The penetrations were the site of multiple leaks. Wujcik decided to use a high-solids silicone coating, GE Enduris 3502, to prevent leaks and extend the life of the roof. The monolithic coating will seal the penetrations, and the white reflective surface will provide an additional benefit: reduced cooling bills in the summer. “Putting a white coating on it is going to reduce their energy load in the summer pretty substantially,” he says.

Applying the Coating

On this project, the first step was to pressure wash the existing roof. “That’s where most coating jobs fail — surface preparation,” Wujcik states. “Washing the roof properly is one of the most important steps.”

The high-solids silicone coating was applied to the existing standing seam metal roof. Care had to be taken to ensure all sides of the metal ribs were properly covered with the material. Photos: All-County Contracting (ACC)

The company uses 4,000 psi belt-drive power washers, so care has to be taken not to damage the roof or skylights, which are covered and marked for safety reasons. The company follows all OSHA regulations, which in most cases means setting up safety lines 6 feet from the edge, with stanchions 10 feet apart, to establish a safety perimeter.

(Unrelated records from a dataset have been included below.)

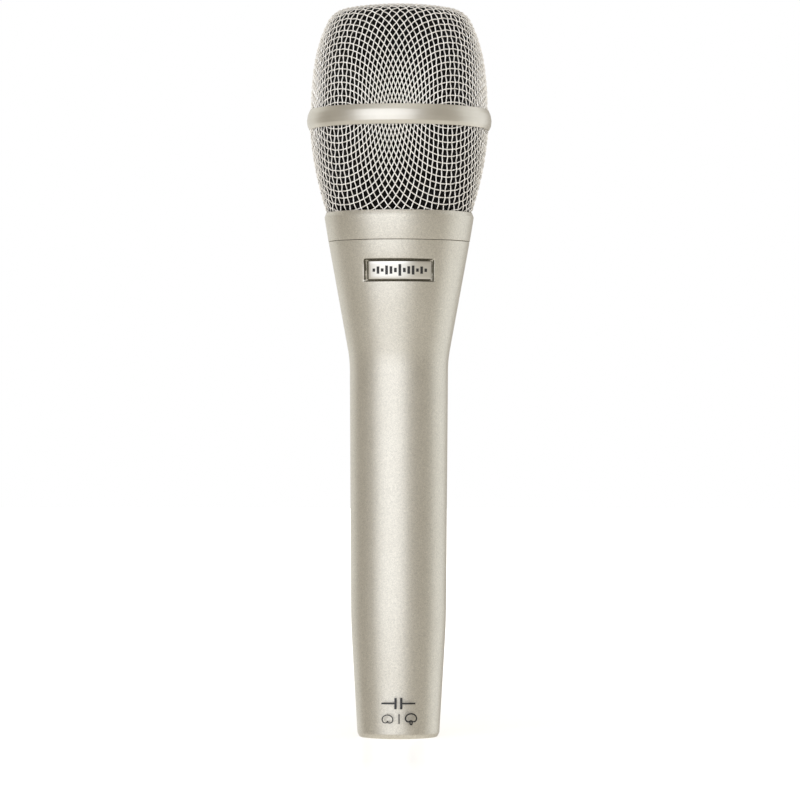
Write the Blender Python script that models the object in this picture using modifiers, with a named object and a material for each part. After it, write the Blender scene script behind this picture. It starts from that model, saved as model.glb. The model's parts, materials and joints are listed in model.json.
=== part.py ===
"""Handheld stage condenser microphone, standing on its connector end.

Metres, +Z up along the body towards the grille. The origin is on the axis at the connector end's face,
and the badge faces -Y. Profiles and sizes below are in millimetres, and MM turns them into metres.
"""

import math

import bmesh
import bpy
from mathutils import Vector

MM = 0.001

# Driving dimensions, in millimetres.
SEGMENTS = 32  # facets round the large turned pieces
INNER_SEGMENTS = 24  # facets round the pieces inside them
SMALL_SEGMENTS = 12  # facets round pins, screws and capacitors
GAP = 0.3  # clearance between pieces that touch on the real object
WELD = 0.00001  # metres, well under the smallest feature

SHOULDER_Z = 129.0  # top face of the handle, where the grille's collar lands
SHOULDER_R = 18.42
CONE_FOOT_Z, CONE_FOOT_R = 103.3, 13.75  # where the handle's flare becomes a straight cone
TAIL_FACE_R = 9.8
SOCKET_R = 8.15  # round cavity of a 3-pin audio connector
SOCKET_DEPTH = 13.5
INSERT_POCKET_R = 9.25
PIN_CIRCLE_R = 3.96
PIN_R = 1.2
PIN_TIP_Z = 1.5
SET_SCREW_Z = 17.2

NECK_TOP_Z = 137.0
NECK_THREAD_R, NECK_ROOT_R = 17.0, 16.45
THREAD_PITCH = 1.0
THREAD_TURNS = 3
HEAD_PLATE_TOP_Z = 136.4
HEAD_SCREW_CIRCLE_R = 11.6
HEAD_SCREW_ANGLES = (90, 210, 330)

COLLAR_TOP_Z = 136.6
LOWER_MESH_Z, LOWER_MESH_R = 136.9, 18.95  # lower edge of the woven bowl
BOWL_TOP_R, BOWL_BEND = 23.2, 90.0  # the bowl's upper edge, and the radius of its shallow arc
BAND_LOW_Z, BAND_TOP_Z = 158.3, 163.5
BAND_R, BAND_LIP_R = 24.125, 23.2
BAND_BORE_R = 21.6
EQUATOR_Z, EQUATOR_R = 163.85, 22.98  # lower edge of the dome
DOME_ARCS = ((82.0, 8.0), (37.0, 18.3), (5.95, 54.0))  # radius and sweep in degrees, from the edge up
MESH_THICKNESS = 0.9
LINING_THICKNESS = 0.4
FOAM_THICKNESS = 2.2

CAPSULE_R = 14.0
CAPSULE_FLOOR_Z = 145.0
BOARD_HALF_WIDTH = 7.75
BOARD_LOW_Z, BOARD_TOP_Z = 38.0, 112.0
BOARD_FACE_Y = -0.8
BOARD_SCREW_HEIGHTS = (46.0, 104.0)
LEAD_R = 0.45

BADGE_LOW_Z, BADGE_TOP_Z = 118.25, 124.15
BADGE_HALF_ANGLE = 32.4  # degrees either side of the front
BADGE_RECESS_DEPTH = 1.0

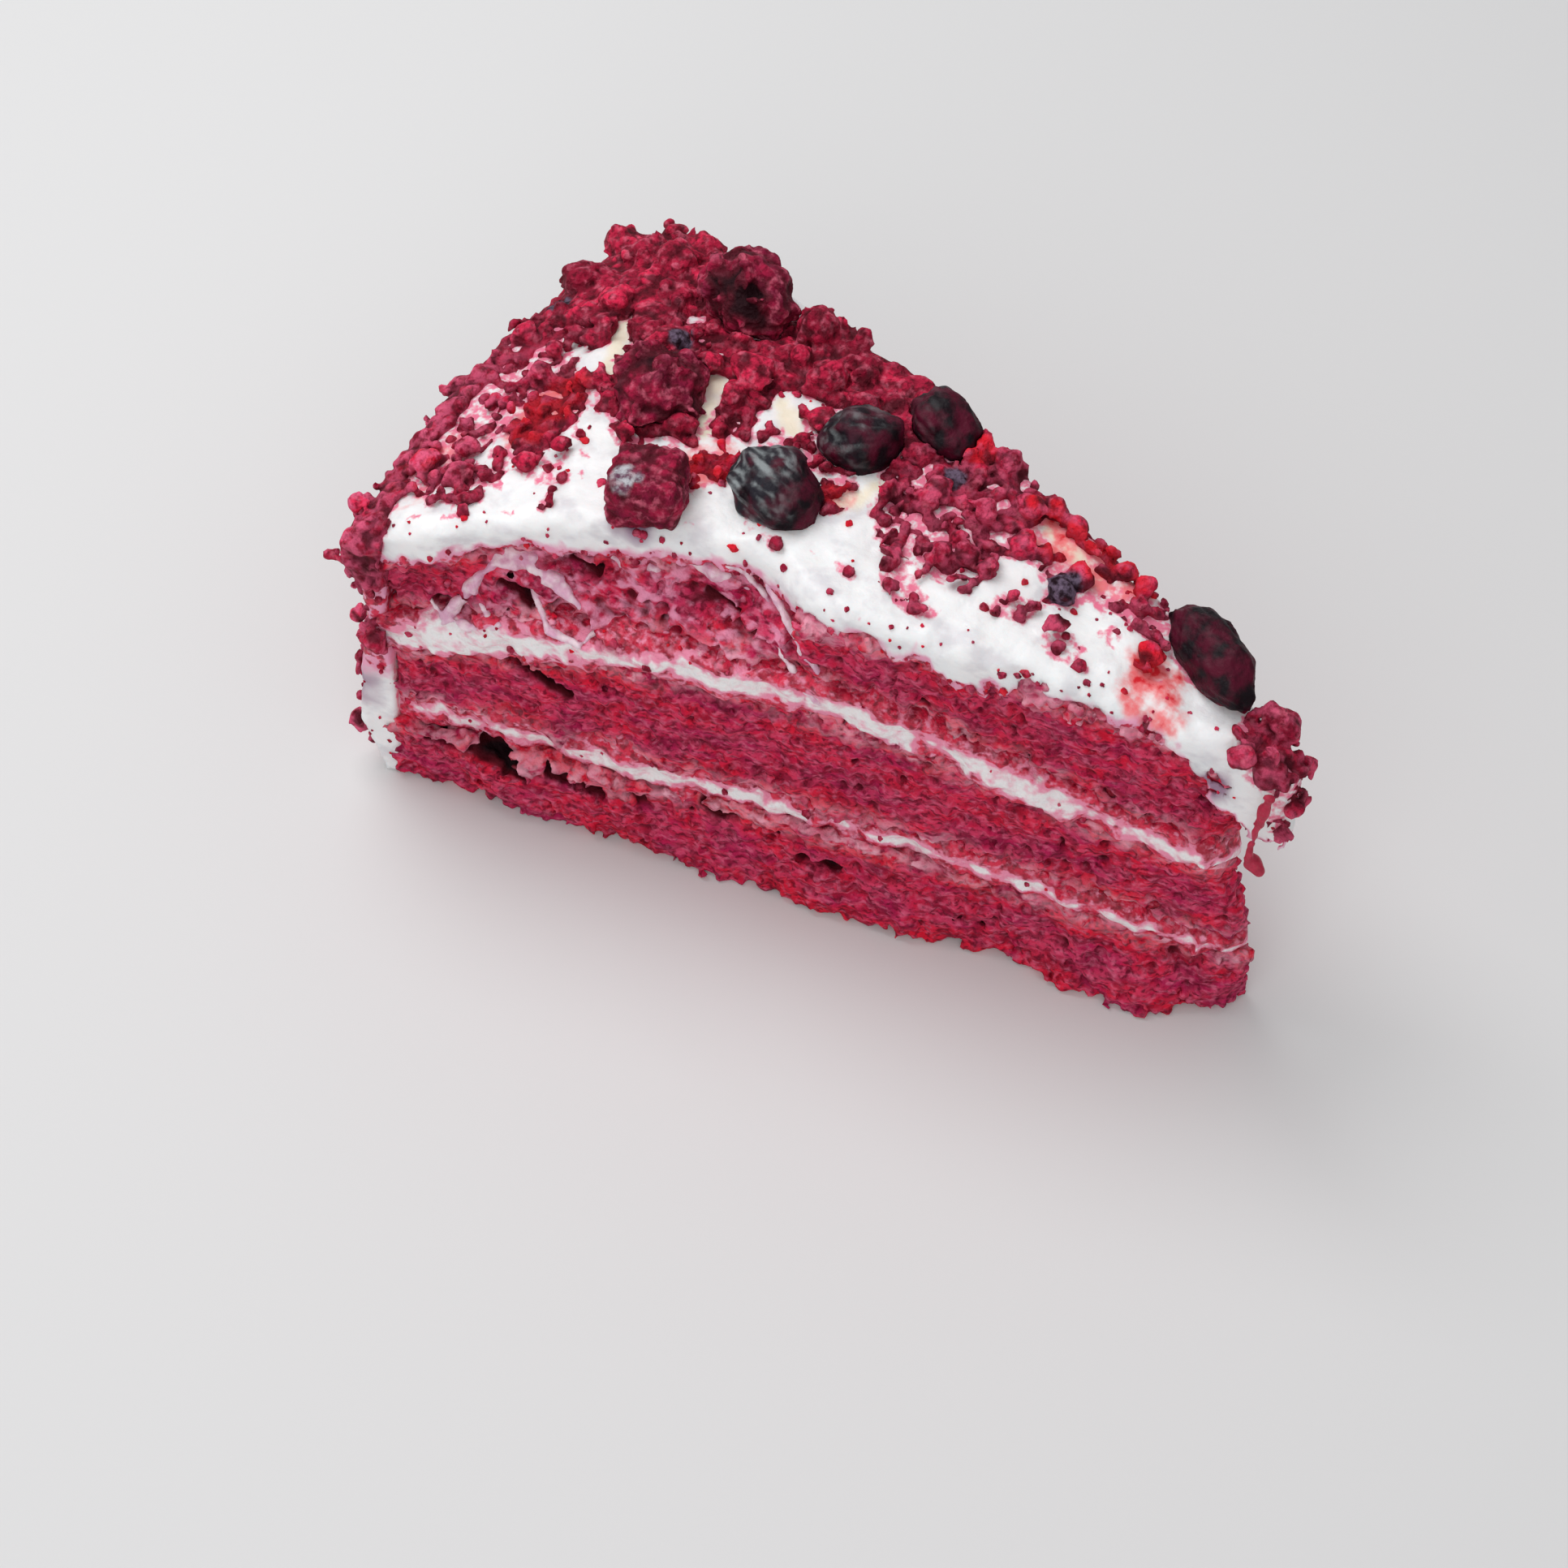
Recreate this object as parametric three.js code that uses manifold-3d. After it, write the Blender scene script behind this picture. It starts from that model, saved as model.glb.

“Safety is my number one thing,” Wujcik says, “I’ve been doing this a long time and I’ve never had a lost-time accident. I preach safety. That is absolutely the most important — and accidents are expensive.”

The next step is to apply the GE Seam Sealer at the penetrations. “When this roof was originally installed 20 years ago, they did it textbook perfect,” Wujcik notes. “Each 4-inch pipe coming though had at least 20 fasteners holding it down.”

However, over time, the rubber grommets on the fasteners can degrade, and expansion and contraction can take their toll. “We have really hot summers here, we’ve seen roofs where literally thousands of fasteners have backed out,” he says.

The seam sealer is typically applied with a brush. “Any horizontal seams, any termination bars, any penetration that goes through the roof that has a screw, we apply the seam sealer,” he says. “It goes on quite thick — at about 80 linear feet per gallon.”

After the seam sealer cures for one day, the coating is applied. Spraying flat roofs with EPDM, TPO, and PVC membranes is a fairly straightforward process, according to Wujcik. “You basically spray it just like you would spray paint a wall,” he says. “You overlap your spray pattern 50 percent. I’ve been doing it for so many years, and you get a feeling for how fast you can go.”

After the roof was power washed, the seam sealer as applied to the seams and penetrations. After it cured, two coats of the high-solids silicone product were sprayed on the roof. Photos: All-County Contracting (ACC)

A wet mil gauge is used to ensure the proper thickness. Wujcik notes the high-solids silicone formulation has very little shrinkage as it dries.  “As we’re spraying, we insert the gauge into the wet coating and it tells you how many mils you have sprayed down. In this case, we were applying to achieve 21 dry mils.”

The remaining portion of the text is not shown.